Secondo la cassazione, in tal modo, i giudici del merito hanno, in sostanza, subordinato la possibilità di essere ammessi al citato beneficio all’avvenuto risarcimento del danno cagionato per effetto del reato contestato.

Tale impostazione, di tipo meccanicisticamente retributivo, è priva di fondamento normativo e razionale, come già affermato in un precedente di legittimità (Sez. 3, n. 26046 del 05/04/2002, non massimato).

Sul punto, fra le condizioni necessarie ai fini della ammissione alla messa alla prova, il risarcimento del danno cagionato dal reato è indicato solamente con la espressione “ove possibile“, evidenziandosi, con tale espressione non la inammissibilità della istanza laddove, per fattori diversi, ivi compresa la incapienza dell’istante rispetto alla entità del danno cagionato, il risarcimento non sia concretamente praticabile, ma, al contrario, pur essendo auspicabile tale risarcimento, la sua non assunzione a livello di condizione ostativa ove non realizzabile.

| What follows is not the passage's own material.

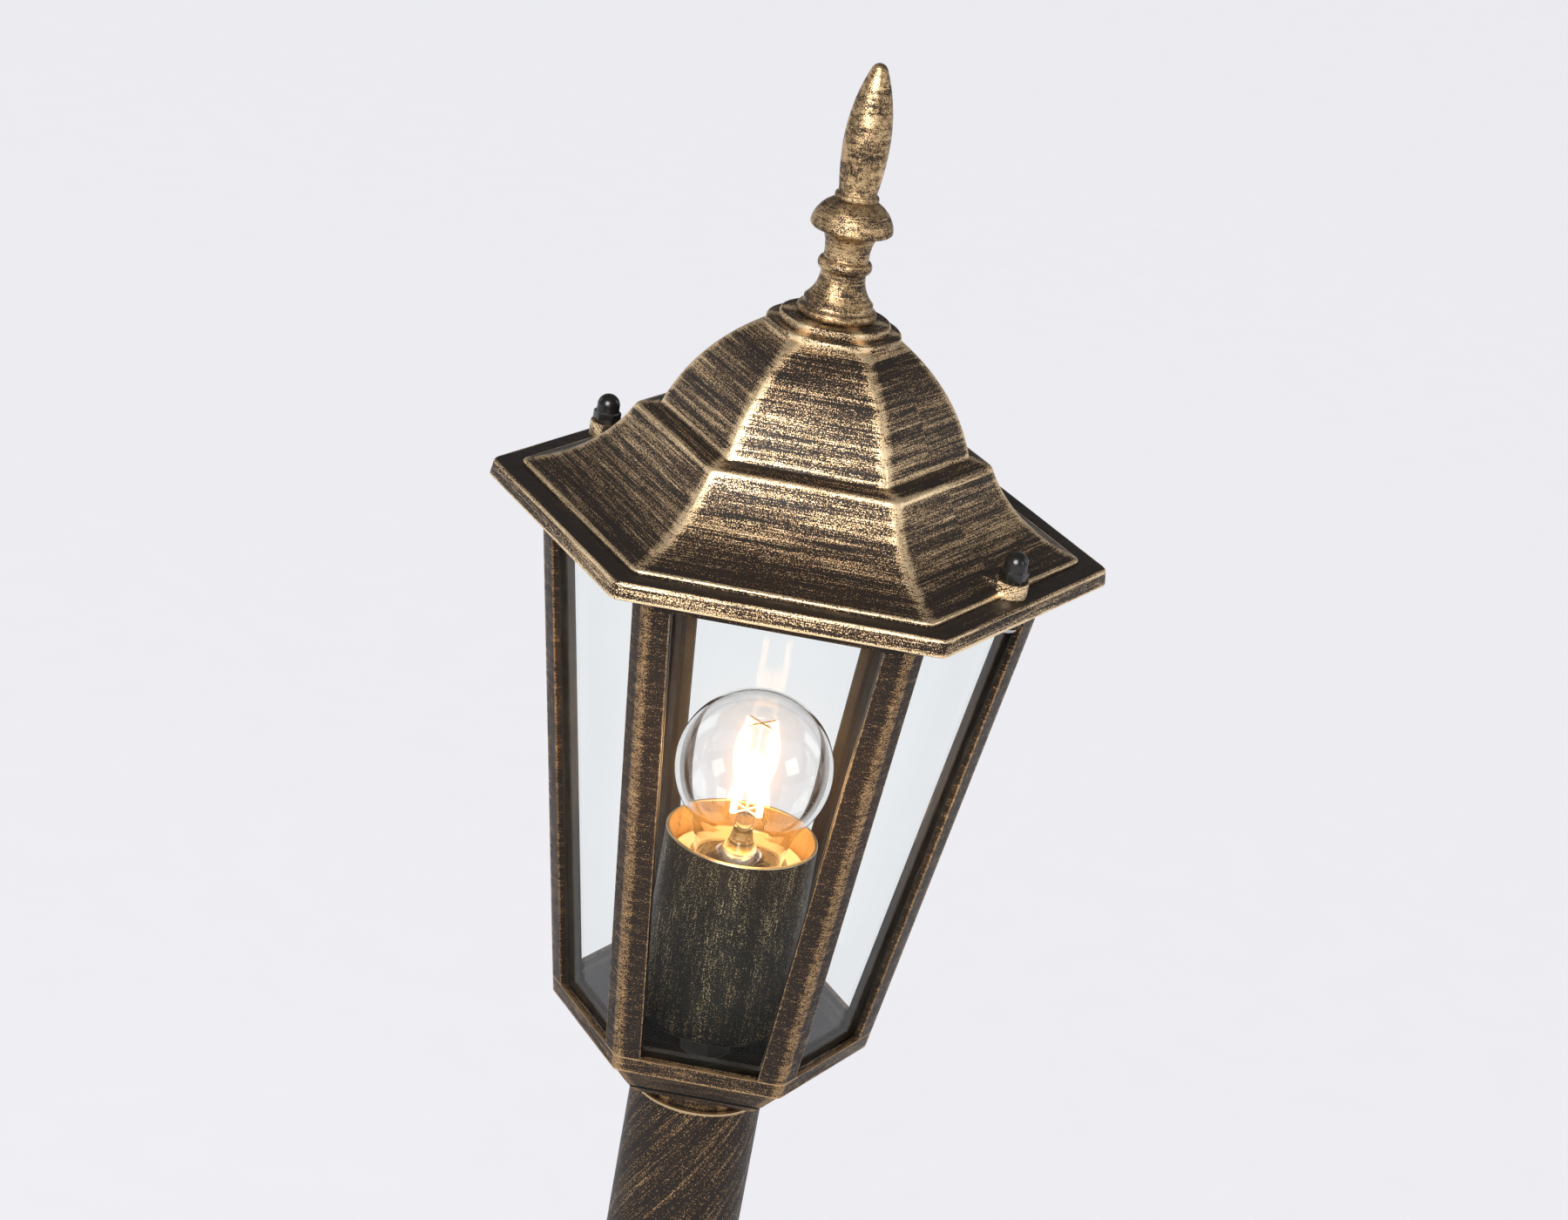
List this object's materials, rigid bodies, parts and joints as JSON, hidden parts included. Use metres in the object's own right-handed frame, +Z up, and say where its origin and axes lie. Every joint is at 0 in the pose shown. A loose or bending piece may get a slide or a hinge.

In tale senso, infatti, si è espressa anche la giurisprudenza della Suprema Corte, laddove ha chiarito che la valutazione dell’adeguatezza del programma presentato dall’imputato (attività questa che nel caso in esame non risulta che né il Tribunale né la Corte territoriale abbiano in alcun modo compiuto, avendo pregiudizialmente esaminato il profilo della disponibilità al risarcimento del danno) va operata sulla base degli elementi evocati dall’art. 133 cod. pen., in relazione non soltanto all’idoneità a favorire il reinserimento sociale del prevenuto, ma anche all’effettiva corrispondenza alle condizioni di vita dello stesso, avuto riguardo alla previsione di un risarcimento del danno corrispondente, ove possibile, al pregiudizio arrecato alla vittima o che, comunque, sia espressione – in un’ottica che non sia esclusivamente retributiva ma tenda a favorire la riabilitazione, bonis operibus, del prevenuto – della sua disponibilità ad assicurare la prestazione, ai fini ripristinatori, dello sforzo massimo da lui sostenibile alla luce delle sue condizioni economiche, che possono essere verificate dal giudice ex art. 464-bis, comma 5, cod. proc. pen. (Sez. 2, n. 34878 del 13/06/2019, Rv. 277070 – 01).

Non avendo i giudici del merito compiuto una siffatta verifica e ritenendo, pertanto, la cassazione che la decisione impugnata si presenti viziata sia sotto il profilo della completezza motivazionale sia sotto quello della violazione di legge, avendo la Corte di appello valorizzato, onde confermare la sentenza di fronte ad essa impugnata, profili legislativamente non rilevanti ai fini della accoglibilità o meno della istanza di messa alla prova a suo tempo presentata.